The associative arrays are very good for millions of values, especially compared to writing a JSL script that loops over millions of values.

 

The scripting index has the details for the associative array being used as a set.  Here's the uncommon items:

set1=associativearray({"apple","grape","orange","kiwi","watermelon"});
set2=associativearray({"apple","pear","orange","kiwi","strawberry","watermelon"});
intersection=set1;intersection<<Intersect(set2);
print("common (intersection) items:",intersection<<getkeys);
uncommon1 = set1; uncommon1<<remove(intersection);show(uncommon1<<getkeys);
uncommon2 = set2; uncommon2<<remove(intersection);show(uncommon2<<getkeys);
/*:

"common (intersection) items:"
{"apple", "kiwi", "orange", "watermelon"}
uncommon1 << getkeys = {"grape"};
uncommon2 << getkeys = {"pear", "strawberry"};

 

Craige
7 REPLIES
ms

Super User

Joined:

Jun 23, 2011

I would like to know that too.
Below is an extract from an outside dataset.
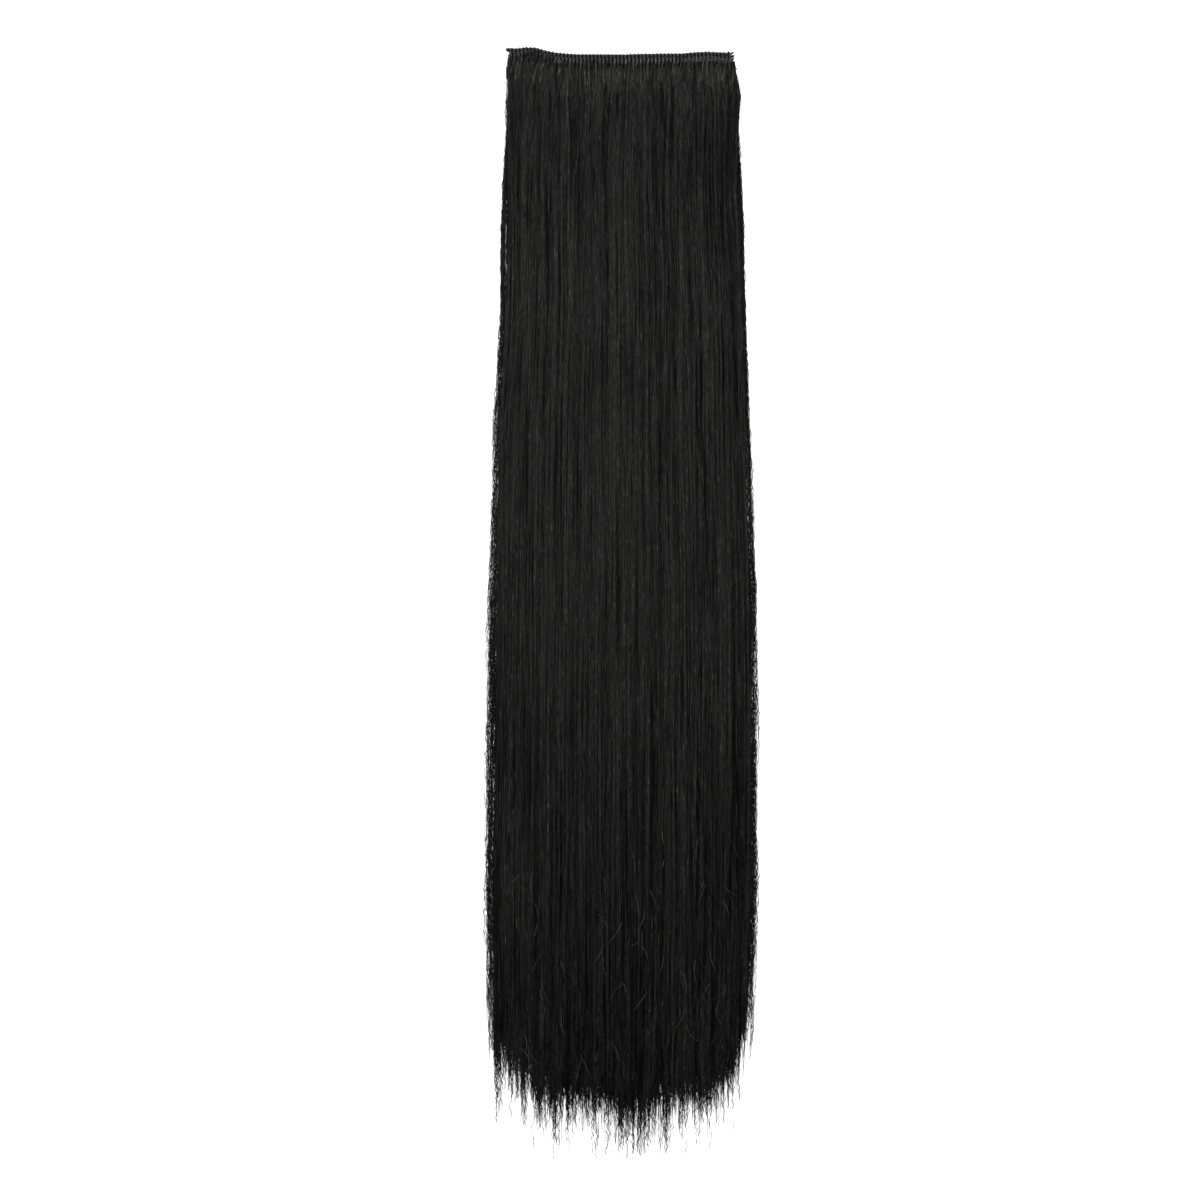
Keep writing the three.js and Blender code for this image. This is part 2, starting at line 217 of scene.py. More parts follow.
# %% Camera straight above
view_width = 648.0
view_centre = (-11.9, 1.4)
camera_height = 2200.0
sensor = 36.0
camera_data = bpy.data.cameras.new("camera_above")
camera_data.sensor_width = sensor
camera_data.lens = sensor * (camera_height - hair_depth) / view_width
camera_data.clip_start, camera_data.clip_end = 0.05, 20.0
camera = add_object("camera_above", camera_data)
camera.location = (view_centre[0] * mm, view_centre[1] * mm, camera_height * mm)
bpy.context.scene.camera = camera
print("lens:", round(camera_data.lens, 1), "mm")

# %% [markdown]
# ## Materials
#
# Black hair isn't black paint. Each fibre has a dark pigment under a clear scale layer, so most of
# what the eye sees is a soft gloss that runs along the fibres. A Principled shader with a nearly
# black base and a low specular level gives that. The base follows an attribute named tone, which
# each strand carries, so that neighbouring strands differ a little, as dyed fibres do. The tone also
# carries painted sheen near the head, painted shade towards the tips and in the grooves, and painted
# highlights on the bent hairs; a noise drawn out along the hair adds painted glints.


# %% Helpers for node trees
def new_material(name, specular=0.5, roughness=0.5):
    material = bpy.data.materials.new(name)
    material.use_nodes = True
    tree = material.node_tree
    shader = tree.nodes["Principled BSDF"]
    shader.inputs["Specular IOR Level"].default_value = specular
    shader.inputs["Roughness"].default_value = roughness
    return material, tree, shader


def node(tree, kind, **settings):
    made = tree.nodes.new(kind)
    for key, value in settings.items():
        setattr(made, key, value)
    return made


def maths(tree, operation, *terms):
    """A math node's result. Each term is a number or another node's output."""
    made = node(tree, "ShaderNodeMath", operation=operation)
    for socket, term in zip(made.inputs, terms):
        if isinstance(term, (int, float)):
            socket.default_value = term
        else:
            tree.links.new(term, socket)
    return made.outputs[0]


def map_range(tree, value, low, high, start=0.0, end=1.0):
    """A value that goes from low to high while the given one goes from start to end."""
    made = node(tree, "ShaderNodeMapRange")
    for label, number in (("From Min", start), ("From Max", end), ("To Min", low), ("To Max", high)):
        made.inputs[label].default_value = number
    tree.links.new(value, made.inputs["Value"])
    return made.outputs["Result"]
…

Common items are can be found with Intersect() (see below) but I am not aware of a corresponding function for uncommon items.

There are more options for data tables than for lists. The script below identifies the uncommon elements via a temporary datatable. It may be faster than looping through long lists but I have not compared

list1 = {"apple", "pear", "orange", "kiwi", "watermelon", "mango"};

list2 = {"apple", "pear", "kiwi", "orange", "strawberry", "watermelon", "melon"};

dt = New Table( "temp",

  New Column( "gr", character, setvalues( list1 || list2 ) ),

  New Column( "nr", numeric, formula( 1 ), evalformula ),

  invisible

);

Summarize( g = by( dt:gr ), n = Count( dt:nr ) );

not_in_common = g[Loc( As List( n ), 1 )];

common = Associative Array( list1 ) << intersect( Associative Array( list2 ) ) << getkeys;

Show( common, not_in_common );

Close( dt, nosave );

uday_guntupalli

Community Trekker

Joined:

Sep 15, 2014

@ms : 

      This solution that you have offered has been extremely helpful to me in many different ways so far and I want to thank you for it first. 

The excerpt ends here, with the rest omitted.